§ REQUIRED WORK:
All lines from the one with "toy = bubble_tray()" through the one with "cad_parts[node].hide_render = cad_parts[node].hide_viewport", and only those, are to be reproduced exactly, both ends included.

§ DATASET EXTRACT:
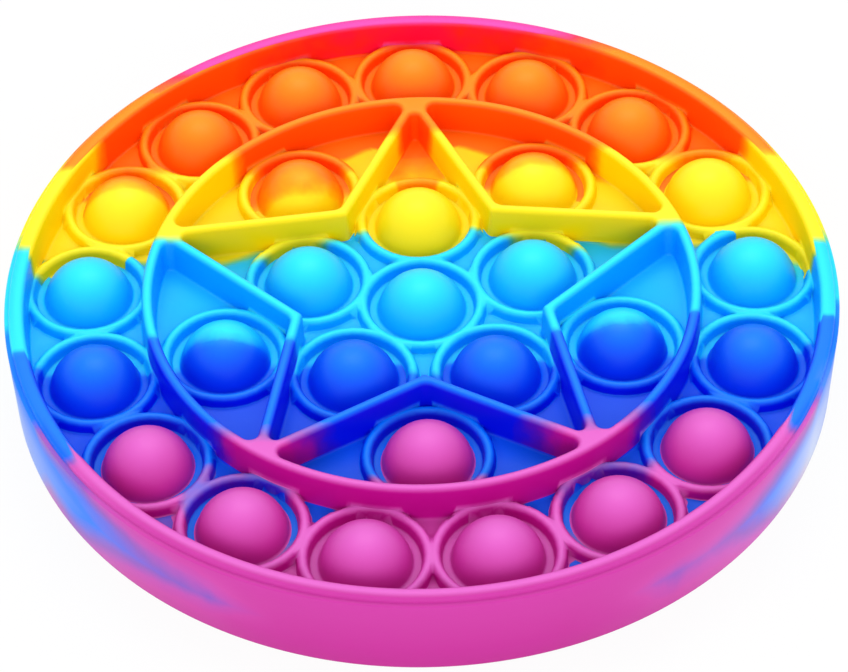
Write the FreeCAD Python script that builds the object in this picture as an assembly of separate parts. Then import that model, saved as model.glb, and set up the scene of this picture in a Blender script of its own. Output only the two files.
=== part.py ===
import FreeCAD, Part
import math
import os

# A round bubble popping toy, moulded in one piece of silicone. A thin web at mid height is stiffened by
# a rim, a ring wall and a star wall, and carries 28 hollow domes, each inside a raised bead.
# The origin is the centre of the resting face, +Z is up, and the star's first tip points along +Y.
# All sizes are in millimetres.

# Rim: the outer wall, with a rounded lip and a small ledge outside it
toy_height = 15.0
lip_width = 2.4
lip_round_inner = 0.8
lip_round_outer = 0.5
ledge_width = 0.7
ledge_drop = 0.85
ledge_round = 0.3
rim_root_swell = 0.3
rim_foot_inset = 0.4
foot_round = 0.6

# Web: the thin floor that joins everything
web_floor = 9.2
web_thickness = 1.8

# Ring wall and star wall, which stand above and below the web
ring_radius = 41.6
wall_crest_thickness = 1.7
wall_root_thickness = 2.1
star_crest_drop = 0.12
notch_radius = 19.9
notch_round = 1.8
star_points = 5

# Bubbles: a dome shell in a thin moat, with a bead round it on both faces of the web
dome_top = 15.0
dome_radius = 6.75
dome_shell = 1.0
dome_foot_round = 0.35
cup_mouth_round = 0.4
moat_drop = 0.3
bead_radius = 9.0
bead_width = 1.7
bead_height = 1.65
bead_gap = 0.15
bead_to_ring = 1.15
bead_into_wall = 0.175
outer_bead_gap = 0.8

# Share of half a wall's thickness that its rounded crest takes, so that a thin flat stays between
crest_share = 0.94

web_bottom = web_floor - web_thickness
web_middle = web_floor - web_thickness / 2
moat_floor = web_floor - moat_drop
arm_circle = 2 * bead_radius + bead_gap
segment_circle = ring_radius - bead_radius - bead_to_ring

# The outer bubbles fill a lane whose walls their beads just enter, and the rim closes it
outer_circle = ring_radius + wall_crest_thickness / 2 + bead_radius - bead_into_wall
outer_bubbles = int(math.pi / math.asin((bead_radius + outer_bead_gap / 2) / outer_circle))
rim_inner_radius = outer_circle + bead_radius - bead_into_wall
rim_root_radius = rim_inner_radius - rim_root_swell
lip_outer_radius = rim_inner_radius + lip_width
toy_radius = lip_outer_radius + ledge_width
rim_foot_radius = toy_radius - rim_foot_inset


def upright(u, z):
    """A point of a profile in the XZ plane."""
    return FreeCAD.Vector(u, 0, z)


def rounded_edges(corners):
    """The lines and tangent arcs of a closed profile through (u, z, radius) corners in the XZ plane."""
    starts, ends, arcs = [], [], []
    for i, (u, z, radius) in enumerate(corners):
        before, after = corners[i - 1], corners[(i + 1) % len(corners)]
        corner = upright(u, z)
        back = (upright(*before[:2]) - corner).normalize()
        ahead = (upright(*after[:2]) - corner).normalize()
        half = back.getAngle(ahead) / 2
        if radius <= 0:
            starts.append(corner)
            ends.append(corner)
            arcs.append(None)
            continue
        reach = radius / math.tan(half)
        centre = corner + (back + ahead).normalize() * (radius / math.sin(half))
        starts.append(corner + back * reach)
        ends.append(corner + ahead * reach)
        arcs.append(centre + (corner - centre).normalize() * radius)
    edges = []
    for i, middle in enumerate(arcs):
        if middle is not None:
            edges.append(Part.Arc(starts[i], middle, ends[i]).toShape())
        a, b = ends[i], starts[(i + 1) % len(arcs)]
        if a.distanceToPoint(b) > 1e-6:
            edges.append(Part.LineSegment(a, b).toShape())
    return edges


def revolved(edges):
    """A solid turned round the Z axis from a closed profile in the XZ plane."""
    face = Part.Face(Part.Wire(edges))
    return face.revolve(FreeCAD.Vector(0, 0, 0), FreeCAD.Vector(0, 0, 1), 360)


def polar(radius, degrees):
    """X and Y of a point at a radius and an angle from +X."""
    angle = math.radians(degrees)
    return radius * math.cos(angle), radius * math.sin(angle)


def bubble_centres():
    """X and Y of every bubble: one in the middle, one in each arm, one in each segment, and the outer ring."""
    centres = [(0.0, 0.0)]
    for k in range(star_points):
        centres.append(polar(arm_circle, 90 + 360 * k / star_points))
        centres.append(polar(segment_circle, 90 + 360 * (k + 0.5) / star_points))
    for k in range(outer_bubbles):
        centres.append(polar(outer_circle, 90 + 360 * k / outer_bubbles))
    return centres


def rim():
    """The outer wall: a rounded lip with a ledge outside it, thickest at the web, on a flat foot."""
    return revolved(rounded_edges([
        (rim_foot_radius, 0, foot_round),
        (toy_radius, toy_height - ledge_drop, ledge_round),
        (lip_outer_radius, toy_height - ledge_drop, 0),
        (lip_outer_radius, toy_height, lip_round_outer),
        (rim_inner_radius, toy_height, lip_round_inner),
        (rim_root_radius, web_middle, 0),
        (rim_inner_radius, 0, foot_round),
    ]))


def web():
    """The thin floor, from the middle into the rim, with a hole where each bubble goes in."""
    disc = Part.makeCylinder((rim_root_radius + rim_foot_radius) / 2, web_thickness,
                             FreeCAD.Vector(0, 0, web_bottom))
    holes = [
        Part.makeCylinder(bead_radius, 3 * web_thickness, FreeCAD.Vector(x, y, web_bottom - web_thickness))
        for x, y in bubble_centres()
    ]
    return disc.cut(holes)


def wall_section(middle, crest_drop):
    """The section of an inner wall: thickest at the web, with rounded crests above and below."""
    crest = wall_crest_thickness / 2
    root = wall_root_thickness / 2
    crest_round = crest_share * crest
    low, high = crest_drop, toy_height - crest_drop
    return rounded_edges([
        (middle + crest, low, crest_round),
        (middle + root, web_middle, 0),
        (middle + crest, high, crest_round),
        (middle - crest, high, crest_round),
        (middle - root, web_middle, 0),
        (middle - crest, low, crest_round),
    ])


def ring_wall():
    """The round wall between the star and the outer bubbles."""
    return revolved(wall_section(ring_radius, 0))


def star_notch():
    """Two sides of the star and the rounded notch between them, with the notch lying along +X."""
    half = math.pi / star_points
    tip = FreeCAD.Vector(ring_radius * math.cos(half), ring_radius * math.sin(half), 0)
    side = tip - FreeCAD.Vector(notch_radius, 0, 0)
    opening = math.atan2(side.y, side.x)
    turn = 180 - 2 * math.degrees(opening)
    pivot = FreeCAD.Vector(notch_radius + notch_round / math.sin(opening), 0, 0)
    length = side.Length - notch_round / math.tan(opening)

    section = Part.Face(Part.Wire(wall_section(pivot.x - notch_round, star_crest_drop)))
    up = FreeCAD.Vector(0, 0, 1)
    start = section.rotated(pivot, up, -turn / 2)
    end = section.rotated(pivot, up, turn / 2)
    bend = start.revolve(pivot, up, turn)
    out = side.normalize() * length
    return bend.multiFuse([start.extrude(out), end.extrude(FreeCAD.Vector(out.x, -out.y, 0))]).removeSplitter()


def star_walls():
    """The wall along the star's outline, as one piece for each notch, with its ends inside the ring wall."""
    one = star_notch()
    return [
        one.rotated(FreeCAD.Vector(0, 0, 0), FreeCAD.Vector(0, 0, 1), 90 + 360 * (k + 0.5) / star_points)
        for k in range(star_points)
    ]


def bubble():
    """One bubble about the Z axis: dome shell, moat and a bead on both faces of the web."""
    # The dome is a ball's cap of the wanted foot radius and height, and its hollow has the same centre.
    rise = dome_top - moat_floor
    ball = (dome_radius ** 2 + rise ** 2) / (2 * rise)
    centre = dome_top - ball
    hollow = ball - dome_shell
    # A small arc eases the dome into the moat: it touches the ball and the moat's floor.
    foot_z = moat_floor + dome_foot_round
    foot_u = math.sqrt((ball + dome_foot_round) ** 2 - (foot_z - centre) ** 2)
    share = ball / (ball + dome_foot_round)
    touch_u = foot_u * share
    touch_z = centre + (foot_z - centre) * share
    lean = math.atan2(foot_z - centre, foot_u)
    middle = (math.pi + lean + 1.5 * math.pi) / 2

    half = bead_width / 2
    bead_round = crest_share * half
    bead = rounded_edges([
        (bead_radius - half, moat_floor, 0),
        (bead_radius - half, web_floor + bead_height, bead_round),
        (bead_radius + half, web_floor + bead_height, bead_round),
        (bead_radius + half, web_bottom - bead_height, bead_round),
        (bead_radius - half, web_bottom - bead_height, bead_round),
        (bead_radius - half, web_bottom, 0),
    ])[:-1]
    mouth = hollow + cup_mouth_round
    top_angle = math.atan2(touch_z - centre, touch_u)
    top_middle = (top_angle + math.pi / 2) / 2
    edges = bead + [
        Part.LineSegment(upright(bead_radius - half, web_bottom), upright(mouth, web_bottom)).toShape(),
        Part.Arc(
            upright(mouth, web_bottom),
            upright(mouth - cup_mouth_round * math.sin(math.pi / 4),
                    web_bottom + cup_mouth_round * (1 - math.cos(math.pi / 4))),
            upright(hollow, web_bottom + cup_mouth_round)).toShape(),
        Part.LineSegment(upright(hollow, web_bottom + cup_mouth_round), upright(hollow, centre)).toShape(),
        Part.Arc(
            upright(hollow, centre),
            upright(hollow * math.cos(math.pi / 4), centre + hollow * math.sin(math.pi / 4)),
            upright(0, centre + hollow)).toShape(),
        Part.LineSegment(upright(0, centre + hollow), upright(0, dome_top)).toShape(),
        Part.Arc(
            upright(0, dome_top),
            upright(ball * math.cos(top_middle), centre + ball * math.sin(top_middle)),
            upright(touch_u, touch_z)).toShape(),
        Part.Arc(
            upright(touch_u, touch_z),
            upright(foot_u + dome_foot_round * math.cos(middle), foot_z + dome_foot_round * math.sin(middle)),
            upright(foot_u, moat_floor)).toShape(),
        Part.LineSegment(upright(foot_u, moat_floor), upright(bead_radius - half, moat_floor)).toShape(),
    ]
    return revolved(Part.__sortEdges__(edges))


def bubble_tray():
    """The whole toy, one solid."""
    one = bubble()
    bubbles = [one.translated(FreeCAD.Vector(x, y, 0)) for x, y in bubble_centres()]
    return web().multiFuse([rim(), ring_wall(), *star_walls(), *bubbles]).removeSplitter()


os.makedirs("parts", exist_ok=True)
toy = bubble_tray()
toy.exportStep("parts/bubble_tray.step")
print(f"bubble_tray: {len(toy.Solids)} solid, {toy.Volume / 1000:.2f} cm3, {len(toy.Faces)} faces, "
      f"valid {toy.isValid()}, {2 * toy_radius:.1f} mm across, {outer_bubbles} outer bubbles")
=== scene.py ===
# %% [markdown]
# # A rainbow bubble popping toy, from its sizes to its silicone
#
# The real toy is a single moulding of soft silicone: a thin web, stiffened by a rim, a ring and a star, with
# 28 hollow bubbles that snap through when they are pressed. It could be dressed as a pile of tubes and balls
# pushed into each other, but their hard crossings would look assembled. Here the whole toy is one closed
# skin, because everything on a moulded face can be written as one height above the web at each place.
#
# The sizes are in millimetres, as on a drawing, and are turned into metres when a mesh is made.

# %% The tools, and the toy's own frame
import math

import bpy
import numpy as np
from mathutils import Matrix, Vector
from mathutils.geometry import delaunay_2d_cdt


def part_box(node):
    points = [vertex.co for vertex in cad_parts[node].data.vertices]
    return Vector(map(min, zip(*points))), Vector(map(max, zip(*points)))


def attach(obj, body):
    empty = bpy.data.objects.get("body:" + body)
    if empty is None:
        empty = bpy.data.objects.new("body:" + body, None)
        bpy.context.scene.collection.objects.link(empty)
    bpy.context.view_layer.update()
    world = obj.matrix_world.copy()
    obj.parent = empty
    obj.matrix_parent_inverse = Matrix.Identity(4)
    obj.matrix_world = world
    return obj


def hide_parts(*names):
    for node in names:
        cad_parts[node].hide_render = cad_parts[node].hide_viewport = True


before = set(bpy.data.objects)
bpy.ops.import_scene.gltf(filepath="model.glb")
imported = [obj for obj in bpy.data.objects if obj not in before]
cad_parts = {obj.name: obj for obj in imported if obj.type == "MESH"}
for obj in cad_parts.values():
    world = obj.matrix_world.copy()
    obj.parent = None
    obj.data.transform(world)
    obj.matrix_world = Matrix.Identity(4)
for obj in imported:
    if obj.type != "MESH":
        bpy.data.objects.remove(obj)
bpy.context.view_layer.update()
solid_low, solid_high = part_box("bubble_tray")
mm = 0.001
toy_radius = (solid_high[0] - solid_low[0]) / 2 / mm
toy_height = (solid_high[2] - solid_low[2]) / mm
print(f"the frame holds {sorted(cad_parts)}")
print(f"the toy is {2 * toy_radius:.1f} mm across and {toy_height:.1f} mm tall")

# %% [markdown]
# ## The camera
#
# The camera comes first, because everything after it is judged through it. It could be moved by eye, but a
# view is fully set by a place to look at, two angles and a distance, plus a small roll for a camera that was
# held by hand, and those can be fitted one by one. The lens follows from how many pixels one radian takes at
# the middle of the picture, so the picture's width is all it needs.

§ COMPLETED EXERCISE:
toy = bubble_tray()
toy.exportStep("parts/bubble_tray.step")
print(f"bubble_tray: {len(toy.Solids)} solid, {toy.Volume / 1000:.2f} cm3, {len(toy.Faces)} faces, "
      f"valid {toy.isValid()}, {2 * toy_radius:.1f} mm across, {outer_bubbles} outer bubbles")
=== scene.py ===
# %% [markdown]
# # A rainbow bubble popping toy, from its sizes to its silicone
#
# The real toy is a single moulding of soft silicone: a thin web, stiffened by a rim, a ring and a star, with
# 28 hollow bubbles that snap through when they are pressed. It could be dressed as a pile of tubes and balls
# pushed into each other, but their hard crossings would look assembled. Here the whole toy is one closed
# skin, because everything on a moulded face can be written as one height above the web at each place.
#
# The sizes are in millimetres, as on a drawing, and are turned into metres when a mesh is made.

# %% The tools, and the toy's own frame
import math

import bpy
import numpy as np
from mathutils import Matrix, Vector
from mathutils.geometry import delaunay_2d_cdt


def part_box(node):
    points = [vertex.co for vertex in cad_parts[node].data.vertices]
    return Vector(map(min, zip(*points))), Vector(map(max, zip(*points)))


def attach(obj, body):
    empty = bpy.data.objects.get("body:" + body)
    if empty is None:
        empty = bpy.data.objects.new("body:" + body, None)
        bpy.context.scene.collection.objects.link(empty)
    bpy.context.view_layer.update()
    world = obj.matrix_world.copy()
    obj.parent = empty
    obj.matrix_parent_inverse = Matrix.Identity(4)
    obj.matrix_world = world
    return obj


def hide_parts(*names):
    for node in names:
        cad_parts[node].hide_render = cad_parts[node].hide_viewport = True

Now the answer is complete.